Ella, I thought it was particularly interesting how you found through your research that one’s ability to understand and regulate their own emotions is crucial to empathy. I had assumed that the healthiest way to share someone’s distress was by internalizing their in its entirety. However, it makes sense that we should, even when practicing empathy, keep our emotions distinct lest we begin to focus on ourselves instead of the person in need of empathy.

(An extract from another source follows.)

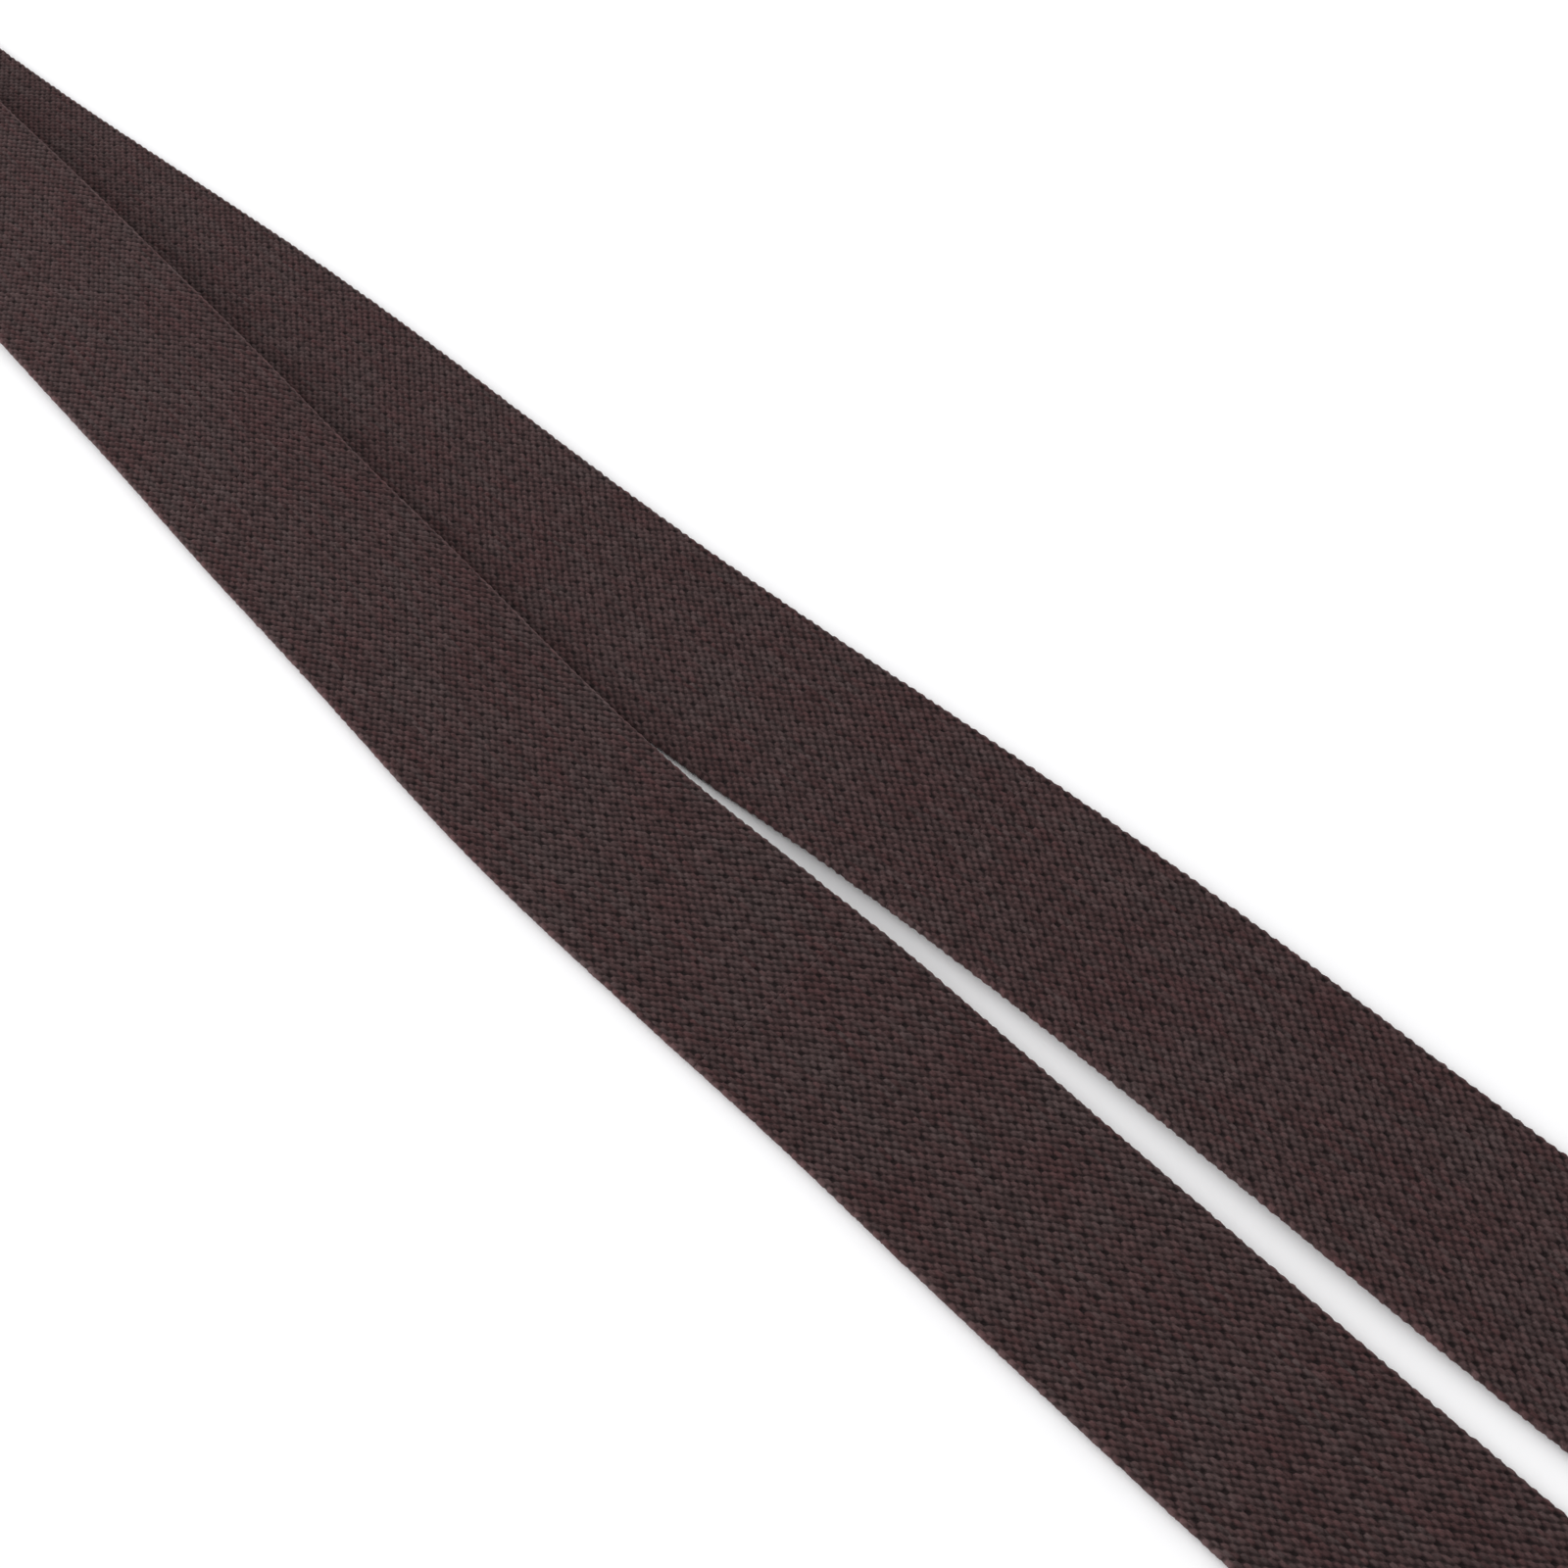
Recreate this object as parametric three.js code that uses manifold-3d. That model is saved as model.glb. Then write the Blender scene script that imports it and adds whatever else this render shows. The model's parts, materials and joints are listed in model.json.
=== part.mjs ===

Cassie, it never occurred to me that our tendency to feel what fictional depictions of humans feel carried significant meaning. On one hand, I think “duh! Of course I feel what they feel — these characters represent people”. On the other, I think “Wait. Some combination of light particles and sound is making me feel actual emotions”. You make a good point that the ability to empathize with fictional others could be useful, but I wonder if there are situations in which this might actually be maladaptive? Broadly speaking, couldn’t it be an issue if we are swayed by random people-related stimuli as much as we are actual people?
Pomai, empathy is often talked about in context of the Judicial System so I’m really glad you brought this up. The racial imbalances in the system suggest a “fair” system would be to make the empathy shown by judges in and of itself more “fair”… understandably, this is really difficult, as empathy is an automatic process. This raises more philosophical questions about the Judicial System in general, too — is its goal to be as objective as possible? Should the emotions we feel play any role at all?